You should also ask how profits are calculated, when fees are charged, whether losses are offset before new commissions apply, and how much visibility you get into account activity. In a profit-share model, transparency matters because investors want to see that results are real and the fee is earned. In a flat-fee model, service breadth matters because the investor should understand what ongoing value justifies the charge.

Time horizon matters too. Someone seeking short- to mid-term income opportunities may favor a performance-linked model. Someone building a decades-long household financial plan may prefer a steady advisory relationship. Many investors are not choosing between good and bad. They are choosing between active growth orientation and broad financial oversight.

Which model fits the modern online investor?

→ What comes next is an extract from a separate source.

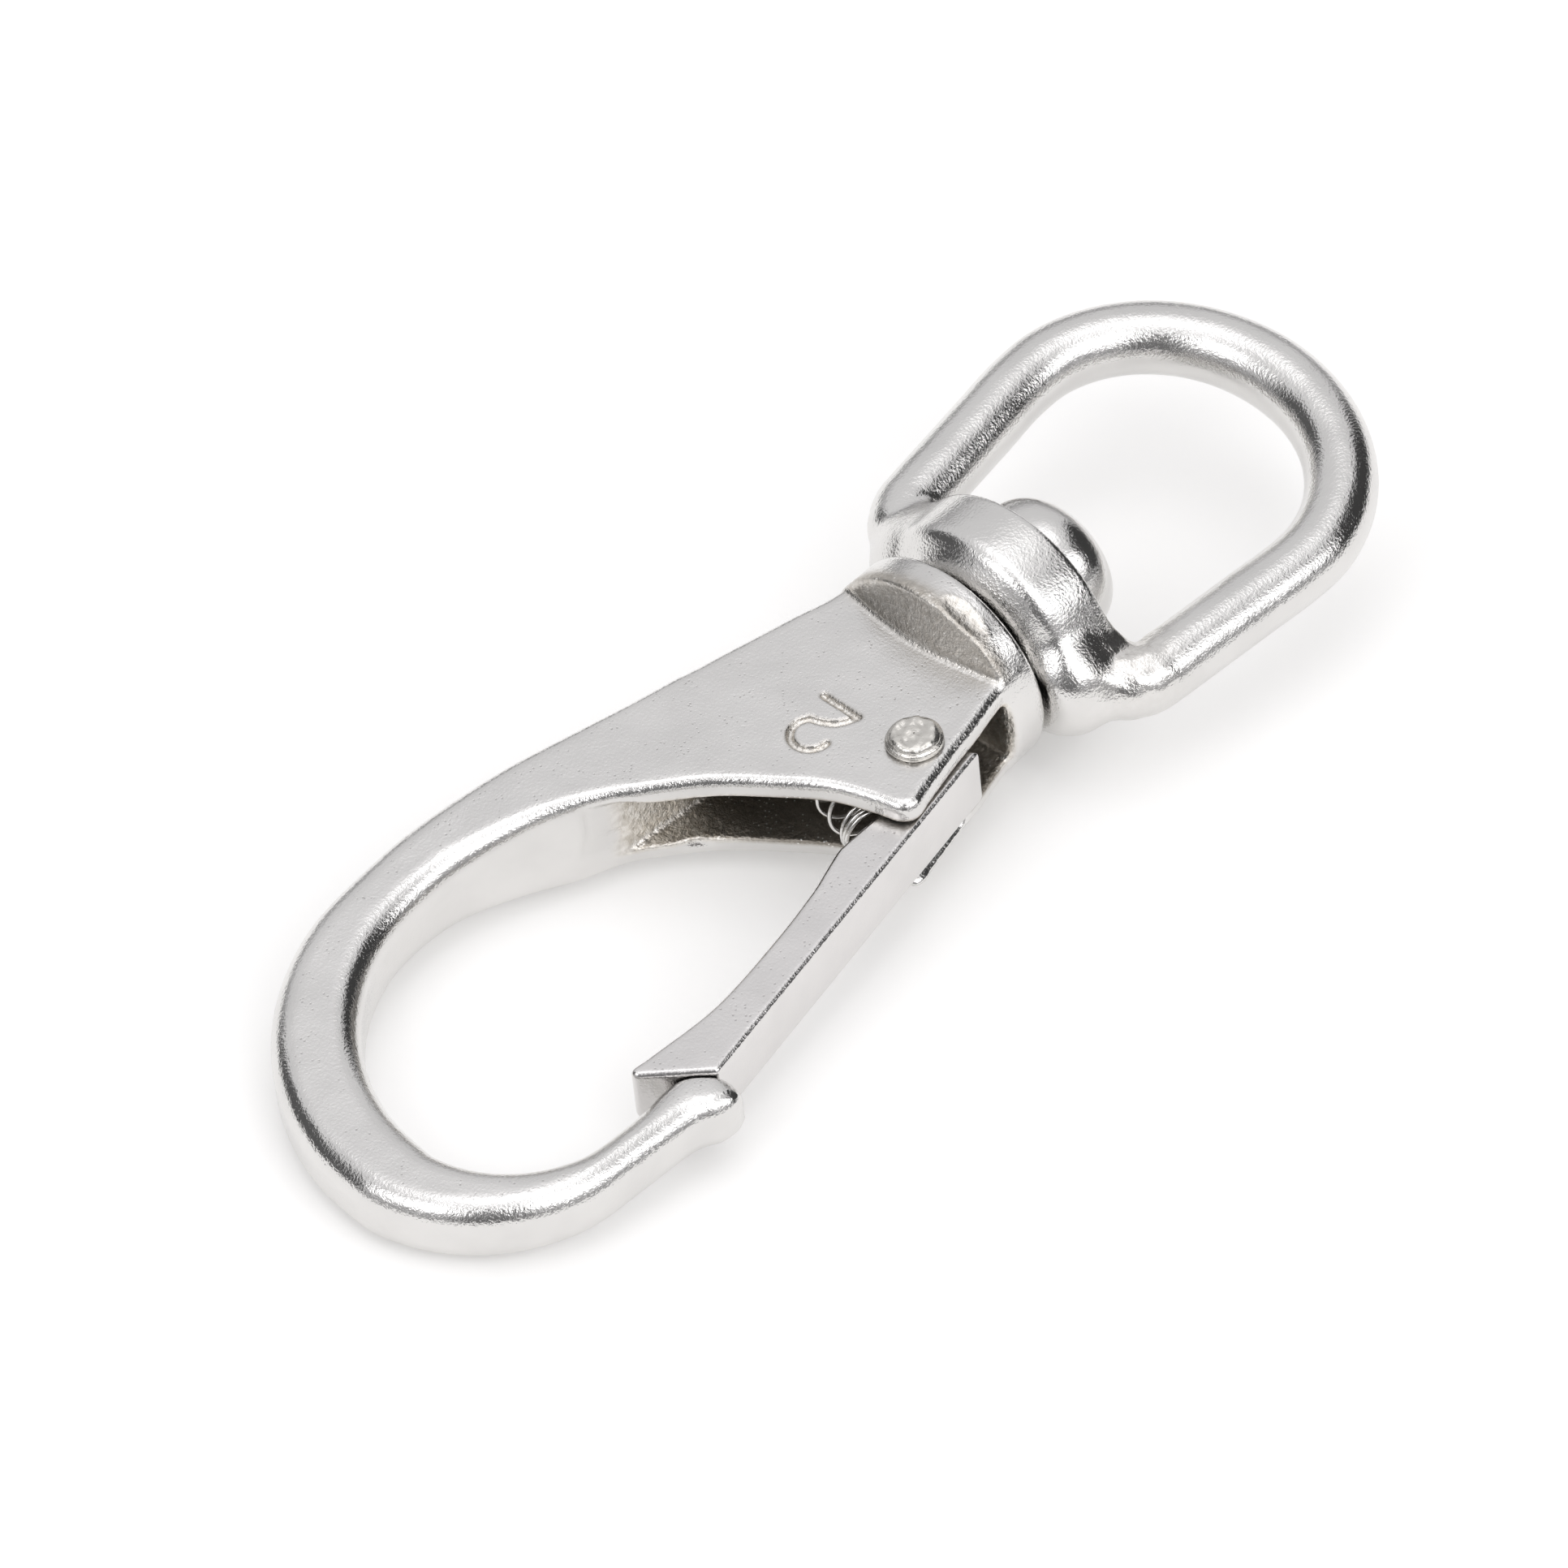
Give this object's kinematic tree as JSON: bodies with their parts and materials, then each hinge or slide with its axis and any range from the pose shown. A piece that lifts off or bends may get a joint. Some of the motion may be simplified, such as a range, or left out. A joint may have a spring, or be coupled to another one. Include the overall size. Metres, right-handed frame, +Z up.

For digitally minded investors who want streamlined access, visible performance activity, and professional market handling, profit share often feels better aligned with expectations. It matches the mindset of paying for outcomes and keeping entry simple. That is especially true for people frustrated by the time, stress, and learning curve of self-directed trading.

Flat advisory still has a place, but it is often more attractive to clients who want a traditional advisor relationship rather than a managed-investment experience. If you are looking for convenience, automation, and expert execution across multiple global markets, a performance-based structure may feel closer to what you actually came for.

The strongest choice is the one that matches your reason for investing. If you want planning, pay for planning. If you want active management aimed at producing returns, paying from profits can be a cleaner and more confidence-building model.

Smart investors do not just ask, "What is the fee?" They ask, "What behavior does this fee create, and does that work in my favor?" That is the question that turns a fee comparison into a better investment decision.

When your money is meant to work harder, the right structure should feel fair, transparent, and easy to trust from the beginning.